The third ultrasound was about the same, only now the few eggs that were healthy and big, started getting too big. They were nervous that the eggs would die, and there wasn’t enough middle-sized eggs. I had five good eggs, and they didn’t want to wait another day, for fear of losing the ones I had….

It was time to make a decision…..We could either go ahead with the process and risk losing all of the eggs. If none of our embryos survived, we would be completely out of money, and have to come up with about $25,000 again, which meant that the $25,000 that we had to pay up front, would be gone. OR we could stop the process and try again in a few months….

I was devastated! Why weren’t my ovaries producing what the doctors thought they should? I had heard from several sources, that after a partial hysterectomy, I would lose my ovaries within 3 years. It had been almost 3 years!!! Were my ovaries dying? Did that mean I could never have a baby through surrogacy? All this hard work, time, money & engergy spent, for nothing!!!? I knew it! I knew something would be able to stop us from achieving our dreams…..I felt like a failure…It was my fault once again, that we couldn’t have anymore children.

My mind began to find that familiar dark hole. I immediately confronted the doctors with the many questions running through my mind….They reassured me that my ovaries appeared to be very healthy and that having a partial hysterectomy, didn’t necessarily mean that my ovaries would die in 3 years.

I was slightly comforted, but I was still not convinced that there wasn’t something wrong with my ovaries.

Ovarian Hyperstimulation Syndrome

Another very important reason that the doctors wanted to monitor my ovaries so closely, was because of the risk of ovarian hyperstimulation syndrome. They were exceptionally concerned because of my heart. They knew that my heart would not be able to handle any additional fluid.

Ovarian hyperstimulation syndrome (OHSS) usually occurs as a result of taking gonadotropins — hormonal medications that stimulate the production of eggs in a woman’s ovaries.

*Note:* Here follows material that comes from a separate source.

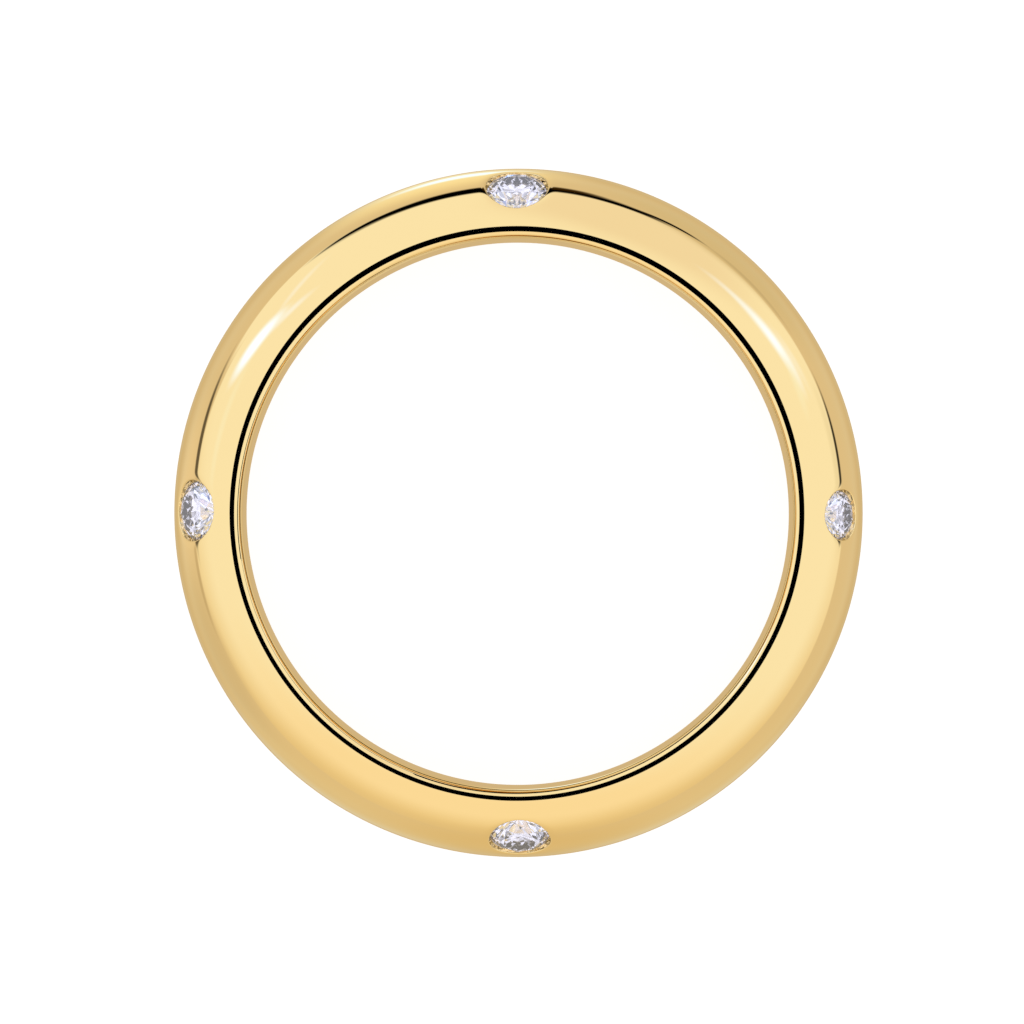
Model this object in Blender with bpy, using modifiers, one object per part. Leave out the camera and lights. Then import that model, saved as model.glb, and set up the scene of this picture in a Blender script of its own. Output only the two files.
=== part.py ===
"""A domed finger ring with four round brilliants set flush in one shoulder.

The ring lies on its side: its axis is +Z, and the lower side edge is at z = 0.
Lengths are in metres, written as millimetres times MM, and angles in degrees.
"""

import math
from typing import NamedTuple

import bmesh
import bpy

MM = 0.001

# The band's section
BORE_RADIUS = 8.65 * MM
EDGE_ROUND = 0.22 * MM
SHOULDER_RADIUS = 8.98 * MM
OUTER_RADIUS = 10.90 * MM
HALF_WIDTH = 2.60 * MM

# The round brilliant, in shares of its radius and degrees
TABLE_SHARE = 0.57
STAR_SHARE = 0.50
LOWER_HALF_SHARE = 0.77
GIRDLE_SHARE = 0.03
CROWN_DEG = 34.5
PAVILION_DEG = 40.8
MAINS = 8

# The seat round a stone
TABLE_BELOW_DOME = 0.01 * MM
CLEARANCE = 0.02 * MM
LIP_OVER_GIRDLE = 0.015 * MM
LIP_HEIGHT = 0.02 * MM
BRIGHT_CUT_DEG = 17.0
MOUTH_HEIGHT = 0.80 * MM
PILOT_SHARE = 0.60
PILOT_BELOW_CULET = 0.10 * MM
DRILL_POINT_DEG = 31.0

# The finishes
GOLD_COLOUR = (0.97, 0.76, 0.40)
GOLD_ROUGHNESS = 0.06
STONE_COLOUR = (1.0, 1.0, 1.0)
STONE_IOR = 2.65

# How finely the round shapes are divided
RING_STEPS = 96
DOME_STEPS = 22
CORNER_STEPS = 3
SEAT_STEPS = 32
SMOOTH_DEG = 20.0
MERGE = 1e-7
SAME_PLANE_DEG = 0.2


class Setting(NamedTuple):
    """One stone and its seat.

    clock_deg goes round the ring from +X towards +Y, reach is where the seat's axis meets the
    dome, measured from the ring's axis, lean_deg tips that axis from +Z outwards, and turn_deg
    turns the facets round it.
    """

    name: str
    clock_deg: float
    reach: float
    lean_deg: float
    stone_radius: float
    turn_deg: float


SETTINGS = (
    Setting("stone_back", 90.3, 10.34 * MM, 52.5, 0.945 * MM, 0.0),
    Setting("stone_right", -0.35, 10.25 * MM, 52.0, 0.765 * MM, 9.0),
    Setting("stone_front", 270.2, 10.37 * MM, 55.0, 0.925 * MM, 16.0),
    Setting("stone_left", 179.6, 10.31 * MM, 52.5, 0.920 * MM, 31.0),
)


def clear_scene():
    for old in list(bpy.data.objects):
        bpy.data.objects.remove(old, do_unlink=True)


def new_collection(name):
    made = bpy.data.collections.new(name)
    bpy.context.scene.collection.children.link(made)
    return made


def new_material(name, colour, roughness, metallic):
    """A Principled material, and its shader."""
    made = bpy.data.materials.new(name)
    made.use_nodes = True
    shader = made.node_tree.nodes["Principled BSDF"]
    shader.inputs["Base Color"].default_value = (*colour, 1.0)
    shader.inputs["Roughness"].default_value = roughness
    shader.inputs["Metallic"].default_value = metallic
    return made, shader


def polished_gold():
    return new_material("polished_gold", GOLD_COLOUR, GOLD_ROUGHNESS, 1.0)[0]


def clear_stone(name):
    made, shader = new_material(name, STONE_COLOUR, 0.0, 0.0)
    shader.inputs["IOR"].default_value = STONE_IOR
    shader.inputs["Transmission Weight"].default_value = 1.0
    return made


def arc(centre, radii, first_deg, last_deg, steps):
    """Points (r, z) along a stretch of an ellipse, both ends included."""
    points = []
    for step in range(steps + 1):
        angle = math.radians(first_deg + (last_deg - first_deg) * step / steps)
        points.append((centre[0] + radii[0] * math.cos(angle), centre[1] + radii[1] * math.sin(angle)))
    return points


def band_profile():
    """The band's section: down the dome, across the lower edge, up the bore, across the upper edge."""
    rise = OUTER_RADIUS - SHOULDER_RADIUS
    corner = BORE_RADIUS + EDGE_ROUND
    low = EDGE_ROUND
    high = 2 * HALF_WIDTH - EDGE_ROUND
    round_radii = (EDGE_ROUND, EDGE_ROUND)
    return (
        arc((SHOULDER_RADIUS, HALF_WIDTH), (rise, HALF_WIDTH), 90, -90, DOME_STEPS)
        + arc((corner, low), round_radii, 270, 180, CORNER_STEPS)
        + arc((corner, high), round_radii, 180, 90, CORNER_STEPS)
    )


def crown_height(radius):
    """How far the table stands above the girdle's top edge."""
    return (1 - TABLE_SHARE) * radius * math.tan(math.radians(CROWN_DEG))


def pavilion_depth(radius):
    return radius * math.tan(math.radians(PAVILION_DEG))


def seat_profile(radius):
    """The seat's section, from the mouth above the dome down to the drill's point.

    The mouth narrows to a lip over the girdle, the pocket is undercut behind it, and the
    bearing runs beside the pavilion to a pilot hole that stays blind.
    """
    half_girdle = GIRDLE_SHARE * radius
    lip = radius - LIP_OVER_GIRDLE
    lip_z = half_girdle + LIP_HEIGHT
    mouth = lip + (MOUTH_HEIGHT - lip_z) * math.tan(math.radians(BRIGHT_CUT_DEG))
    pocket = radius + CLEARANCE
    pilot = PILOT_SHARE * radius
    bearing_z = -half_girdle - CLEARANCE
    pilot_z = bearing_z - (pocket - pilot) * math.tan(math.radians(PAVILION_DEG))
    floor_z = -half_girdle - pavilion_depth(radius) - PILOT_BELOW_CULET
    point_z = floor_z - pilot * math.tan(math.radians(DRILL_POINT_DEG))
    return [
        (0.0, MOUTH_HEIGHT),
        (mouth, MOUTH_HEIGHT),
        (lip, lip_z),
        (pocket, half_girdle),
        (pocket, bearing_z),
        (pilot, pilot_z),
        (pilot, floor_z),
        (0.0, point_z),
    ]


def turned(name, profile, closed, steps, collection):
    """An object with this (r, z) profile turned round its own Z axis."""
    shape = bmesh.new()
    points = [shape.verts.new((r, 0.0, z)) for r, z in profile]
    for first, second in zip(points, points[1:]):
        shape.edges.new((first, second))
    if closed:
        shape.edges.new((points[-1], points[0]))
    mesh = bpy.data.meshes.new(name)
    shape.to_mesh(mesh)
    shape.free()
    made = bpy.data.objects.new(name, mesh)
    collection.objects.link(made)
    screw = made.modifiers.new("turn", "SCREW")
    screw.axis = "Z"
    screw.steps = steps
    screw.render_steps = steps
    screw.use_merge_vertices = True
    screw.merge_threshold = MERGE
    screw.use_smooth_shade = True
    return made


def brilliant_points(radius, turn_deg):
    """The corners where a round brilliant's facets meet, with the girdle round z = 0.

    A main facet passes through its girdle corner and falls away at one angle, so every corner
    on it has height (radius - reach * cos(angle off the main)) * tan(main's angle).
    """
    half_step = 180 / MAINS
    spread = math.cos(math.radians(half_step))
    half_girdle = GIRDLE_SHARE * radius
    crown = math.tan(math.radians(CROWN_DEG))
    pavilion = math.tan(math.radians(PAVILION_DEG))
    table = TABLE_SHARE * radius
    table_side = table * spread
    star = table_side + STAR_SHARE * (radius - table_side)
    lower = (1 - LOWER_HALF_SHARE) * radius
    points = [(0.0, 0.0, -half_girdle - pavilion * radius)]
    for main in range(MAINS):
        on_main = turn_deg + 2 * half_step * main
        between = on_main + half_step
        points += [
            polar(table, on_main, half_girdle + crown * (radius - table)),
            polar(star, between, half_girdle + crown * (radius - star * spread)),
            polar(lower, between, -half_girdle - pavilion * (radius - lower * spread)),
        ]
        for angle in (on_main, between):
            points += [polar(radius, angle, half_girdle), polar(radius, angle, -half_girdle)]
    return points


def polar(radius, angle_deg, height):
    angle = math.radians(angle_deg)
    return (radius * math.cos(angle), radius * math.sin(angle), height)


def brilliant_mesh(name, radius, turn_deg):
    """The stone as the hull of its corners, with each flat facet one face."""
    shape = bmesh.new()
    for point in brilliant_points(1.0, turn_deg):
        shape.verts.new(point)
    bmesh.ops.convex_hull(shape, input=shape.verts)
    flat = math.radians(SAME_PLANE_DEG)
    bmesh.ops.dissolve_limit(shape, angle_limit=flat, verts=shape.verts, edges=shape.edges)
    bmesh.ops.recalc_face_normals(shape, faces=shape.faces)
    bmesh.ops.scale(shape, vec=(radius, radius, radius), verts=shape.verts)
    mesh = bpy.data.meshes.new(name)
    shape.to_mesh(mesh)
    shape.free()
    return mesh


def place(made, setting):
    """Puts an object's own Z axis on the seat's axis, with its origin at the girdle."""
    share = (setting.reach - SHOULDER_RADIUS) / (OUTER_RADIUS - SHOULDER_RADIUS)
    height = HALF_WIDTH * (1 + math.sqrt(1 - share * share))
    depth = crown_height(setting.stone_radius) + GIRDLE_SHARE * setting.stone_radius + TABLE_BELOW_DOME
    clock = math.radians(setting.clock_deg)
    lean = math.radians(setting.lean_deg)
    reach = setting.reach - depth * math.sin(lean)
    made.location = (reach * math.cos(clock), reach * math.sin(clock), height - depth * math.cos(lean))
    made.rotation_euler = (0.0, lean, clock)


def build_seat_cutter(setting, cutters):
    profile = seat_profile(setting.stone_radius)
    made = turned(setting.name.replace("stone", "seat"), profile, False, SEAT_STEPS, cutters)
    place(made, setting)
    made.display_type = "WIRE"
    made.hide_render = True
    return made


def build_stone(setting, collection):
    mesh = brilliant_mesh(setting.name, setting.stone_radius, setting.turn_deg)
    mesh.materials.append(clear_stone(setting.name))
    made = bpy.data.objects.new(setting.name, mesh)
    collection.objects.link(made)
    place(made, setting)
    return made


def build_band(collection, cutters):
    made = turned("band", band_profile(), True, RING_STEPS, collection)
    made.data.materials.append(polished_gold())
    for cutter in cutters:
        cut = made.modifiers.new(cutter.name, "BOOLEAN")
        cut.operation = "DIFFERENCE"
        cut.solver = "EXACT"
        cut.object = cutter
    graph = bpy.context.evaluated_depsgraph_get()
    cut_mesh = bpy.data.meshes.new_from_object(made.evaluated_get(graph))
    made.modifiers.clear()
    made.data = cut_mesh
    made.data.shade_smooth()
    made.data.set_sharp_from_angle(angle=math.radians(SMOOTH_DEG))
    return made


def main():
    clear_scene()
    ring = new_collection("moissanite_ring")
    cutters = new_collection("cutters")
    seats = [build_seat_cutter(setting, cutters) for setting in SETTINGS]
    build_band(ring, seats)
    for setting in SETTINGS:
        build_stone(setting, ring)


main()
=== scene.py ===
"""The looks of a domed gold band with four round brilliants set flush in its shoulder.

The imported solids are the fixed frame. The band's section and the places and sizes of the stones
are read from them, and what they don't hold is named below, in millimetres times MM or in degrees.
Every new mesh is a surface worked out as whole numpy arrays.
"""

import logging
import math
from dataclasses import dataclass, field
from enum import Enum, IntEnum, auto

import bpy
import numpy as np
from numpy.typing import NDArray
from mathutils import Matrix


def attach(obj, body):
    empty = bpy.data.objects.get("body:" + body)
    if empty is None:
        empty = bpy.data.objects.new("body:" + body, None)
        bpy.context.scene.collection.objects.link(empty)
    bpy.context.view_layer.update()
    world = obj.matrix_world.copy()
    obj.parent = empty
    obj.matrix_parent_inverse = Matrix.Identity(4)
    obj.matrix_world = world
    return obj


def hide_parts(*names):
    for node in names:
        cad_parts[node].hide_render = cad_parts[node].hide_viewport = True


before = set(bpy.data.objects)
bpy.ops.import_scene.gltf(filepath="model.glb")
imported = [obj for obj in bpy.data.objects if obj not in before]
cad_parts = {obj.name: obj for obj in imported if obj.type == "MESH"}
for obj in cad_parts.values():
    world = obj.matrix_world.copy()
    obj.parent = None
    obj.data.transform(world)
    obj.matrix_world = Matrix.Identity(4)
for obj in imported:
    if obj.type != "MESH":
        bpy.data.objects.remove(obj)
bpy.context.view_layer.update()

MM = 0.001
BODY = "root"

# How a solid's parts are told: by depth under its top, by the cosine between the normals of one
# facet, by the decimals that two meeting corners share, and by a share of the stone's radius
ON_FACE = 0.001 * MM
SAME_WAY = 0.9998
SAME_PLACE_DECIMALS = 8
ON_GIRDLE = 0.995

# Noise crowds round a half, so these values count as its lowest and highest
NOISE_ENDS = (0.3, 0.7)

Points = NDArray[np.float64]
Numbers = NDArray[np.int64]
Colour = tuple[float, float, float]

DARK: Colour = (0.0, 0.0, 0.0)

log = logging.getLogger("ring")


class Slot(Enum):
    """The record's material slots."""

    GOLD = "gold"
    STONE = "stone"


class Finish(IntEnum):
    """Which of a piece's two materials a face has."""

    POLISHED = 0
    ROUGH = 1


def node_corners(name: str) -> Points:
    """The corners of a solid in the frame.

    Args:
        name: the node's name.

    Returns:
        An array of (x, y, z), in metres.
    """
    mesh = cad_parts[name].data
    corners = np.empty(3 * len(mesh.vertices))
    mesh.vertices.foreach_get("co", corners)
    return corners.reshape(-1, 3)


def node_triangles(name: str) -> Points:
    """The triangles of a solid in the frame.

    Args:
        name: the node's name.

    Returns:
        An array of shape (triangles, 3 corners, 3).
    """
    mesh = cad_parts[name].data
    mesh.calc_loop_triangles()
    numbers = np.empty(3 * len(mesh.loop_triangles), dtype=np.int32)
    mesh.loop_triangles.foreach_get("vertices", numbers)
    return node_corners(name)[numbers].reshape(-1, 3, 3)


def unit(vectors: Points) -> Points:
    """The same directions with length one."""
    return vectors / np.linalg.norm(vectors, axis=-1, keepdims=True)


def slope(deg: float) -> float:
    """The slope of a line at this angle: its tangent."""
    return math.tan(math.radians(deg))


def from_axis(points: Points) -> Points:
    """The points' distances from the ring's axis."""
    return np.hypot(points[..., 0], points[..., 1])


def rings_to_quads(numbers: Numbers) -> Numbers:
    """The four-sided faces between neighbours on a grid of corner numbers.

    Args:
        numbers: corner numbers, of shape (rings, steps).

    Returns:
        Faces of shape (rings - 1, steps - 1, 4), each going one step on, one ring in, one step back.
    """
    here, on = numbers[:-1, :-1], numbers[:-1, 1:]
    inward, both = numbers[1:, :-1], numbers[1:, 1:]
    return np.stack([here, on, both, inward], axis=-1)


def closed(numbers: Numbers, axis: int) -> Numbers:
    """The grid with its first row or column repeated at its end, so that the last one meets it."""
    return np.concatenate([numbers, np.take(numbers, [0], axis=axis)], axis=axis)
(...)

Sometimes, too many follicles begin to develop in the ovaries, causing them to become swollen and enlarged. OHSS can cause severe pain and trigger the release of fluid into the abdomen and lungs.

If left untreated, OHSS can result in serious health complications. Severe cases of OHSS are rare, but they have been known to lead to permanent injury and even death.

Possible complications include:

Twisting of the swollen ovaries (which may require their removal and loss of fertility)
Collection of fluid in the stomach and lungs (which interferes with bodily processes, including breathing)
Loss of kidney and liver function
Blood clots (which may lead to stroke)
Frequent monitoring of your ovaries and follicular (egg) development using ultrasound
Frequent testing of your blood estrogen levels

Needles, Needles, & More Needles

We both had several shots to take every day. Although the medication did burn and itch the site, the shots didn’t seem to bother me.
Alice on the other hand, had been on this rodeo of invitrofertalization with her twin girls, so she was a little more hesitant. She had kinda build up a slight phobia of needles. Can’t blame her….She managed, with the help of her awesome husband, to receive the poke of the dreaded needles several times a day. You go girl!!!

We were on fertility shots for 2-3 weeks. At the beginning of the third week, Alice would have an ultrasound to see how thick her uterus was getting. I had an ultrasound scheduled each day the third week to see how many and how mature my eggs (follicles) were getting. They had to monitor the eggs very closely, because if any of the eggs were out of range (meaning, not mature enough or too mature/too big,) they could not be used. If the eggs got too big or too mature, they would die off.